Can't see myself paying $30,000 for a baler.... heck, my one baler / tractor aren't worth $10,000 between the two of them! There's plenty of ways to be savvy, eliminating the evil mechanical monsters is probably fine for some folks, but it's not necessarily the best for everyone.

Agreed there are different ways to do it in different areas Silver and they can all work for different people. With using the grain by-products (weedy, late or hailed crops) like we usually do a poor growing season usually increases the feed availability instead of decreasing it. On the other hand the guys that grow hay around here for their cows get half the usual crop or less in a dry year. With their system they are also locked into making payments on their machinery and they still need to turn around and buy hay in a market where there is a scarcity. We are very fortunate to be close to good feed sources and have a flexible system that can exploit the opportunities that presents.
 
Locality creates a lot of different options and risks.

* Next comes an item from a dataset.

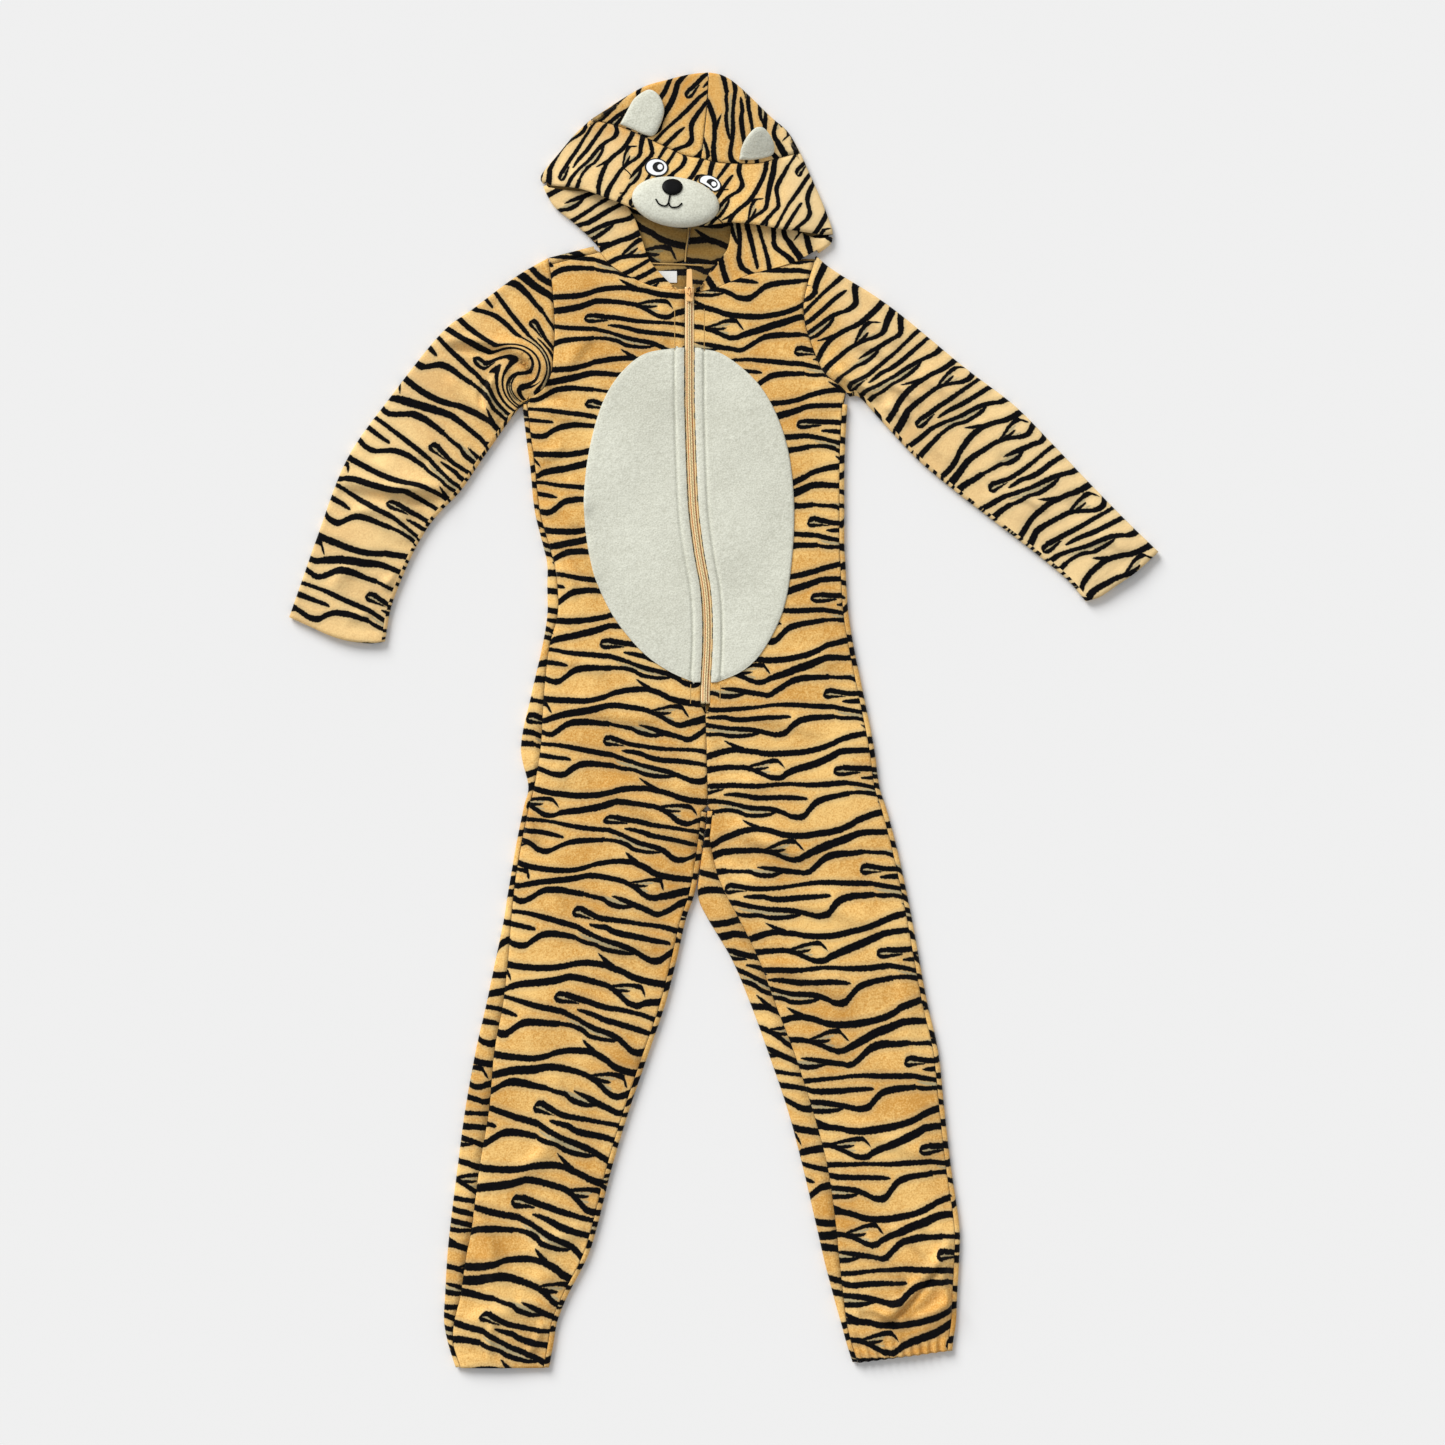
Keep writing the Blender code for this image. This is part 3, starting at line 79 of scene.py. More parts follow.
view_width = IMAGE * PIXEL * MM
camera_data = bpy.data.cameras.new("Camera")
camera_data.lens = LENS
camera_data.sensor_width = SENSOR
camera = add_object("Camera", camera_data)
camera_x = (IMAGE_MIDDLE - ORIGIN_X) * PIXEL * MM + SHIFT_X * MM
camera.location = (camera_x, SHIFT_Y * MM, view_width * LENS / SENSOR)
bpy.context.scene.camera = camera
print("camera height %.2f m, view %.3f m across" % (camera.location.z, view_width))

# %% [markdown]
# ## Reading shader maths as plain sums
#
# A pattern such as a stripe is arithmetic on the cloth's own coordinates. Blender draws that as Math
# nodes. The small class below wraps a socket, so that `1 - mask` in Python adds the nodes.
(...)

We have a haybine and baler but produce most of our feed on shares. The cost works out quite reasonably for us as we have no land cost, and it reduces risks to our cash flow. For the neighbour it saves significant equipment costs.
Purchasing hay/feed locally can be difficult and expensive in our specific locale. We also rent some grass that we winter graze, and more grass is becoming available all the time.
There is not a lot of hay close by, so the risk is transferred from weather related to fuel/haulage risk. Swath grazing, late calving and stockpiled grass are far more reasonable options for us, and I expect to be using DDGs some this winter as well.